The First Amendment to the United States Constitution guarantees delegates to the Republican Party's and Democratic Party's national conventions the right to vote their conscience, free from government compulsion, when participating in the selection of their party's presidential nominee. Nonetheless, Virginia law acts to strip them of that right, imposing criminal penalties on delegates who vote for anyone other than the primary winner on the first ballot at a national convention. That law cannot be sustained under the First Amendment or as a legitimate exercise of Virginia's authority under the United States Constitution

As O'Keefe and Rivkin explain further:

State laws that purport to bind delegates can't be enforced without violating the First Amendment. A political party is a private association whose members join together to further their shared beliefs through electoral politics, and they have a right to choose their representatives. The government has no business telling parties how to select their candidates or leaders: That would be a serious infringement of the rights to free association and speech.

Such infringements can be upheld only if they are narrowly tailored to advance a compelling government interest. Yet states have no valid interest, much less a compelling one, in binding delegates. As the Supreme Court recognized in Cousins v. Wigoda (1975): "The States themselves have no constitutionally mandated role in the great task of the . . . selection of Presidential and Vice-Presidential candidates."

As Correll's filings elaborate, the Supreme Court has repeatedly found that various state laws burden the associational rights of political parties and their members.
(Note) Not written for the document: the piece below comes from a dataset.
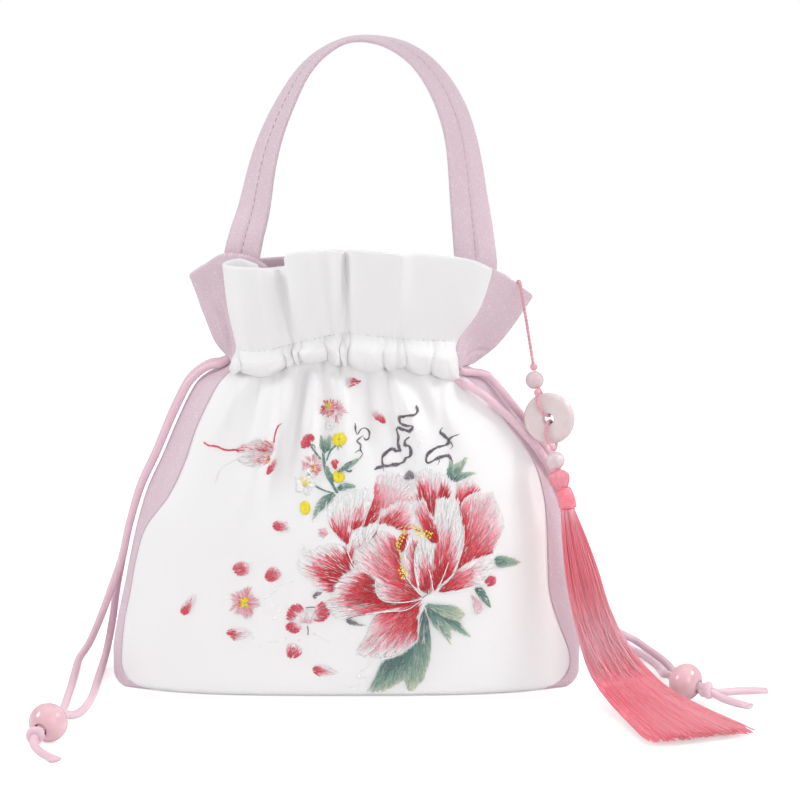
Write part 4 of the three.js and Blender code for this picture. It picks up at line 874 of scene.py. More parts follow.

These precedents support the principle that it is up to a political party—and not state legislatures—to determine how to select a party's nominees.

If Correll's suit is successful, it would eliminate one of the legal obstacles to replacing Trump as the Republican nominee. Given the decline of Trump's poll numbers, and the candidate's continued insistence on saying things that alienate key portions of the electorate (including many lifelong Republicans), dumping Trump is an option GOP convention delegates might want to have.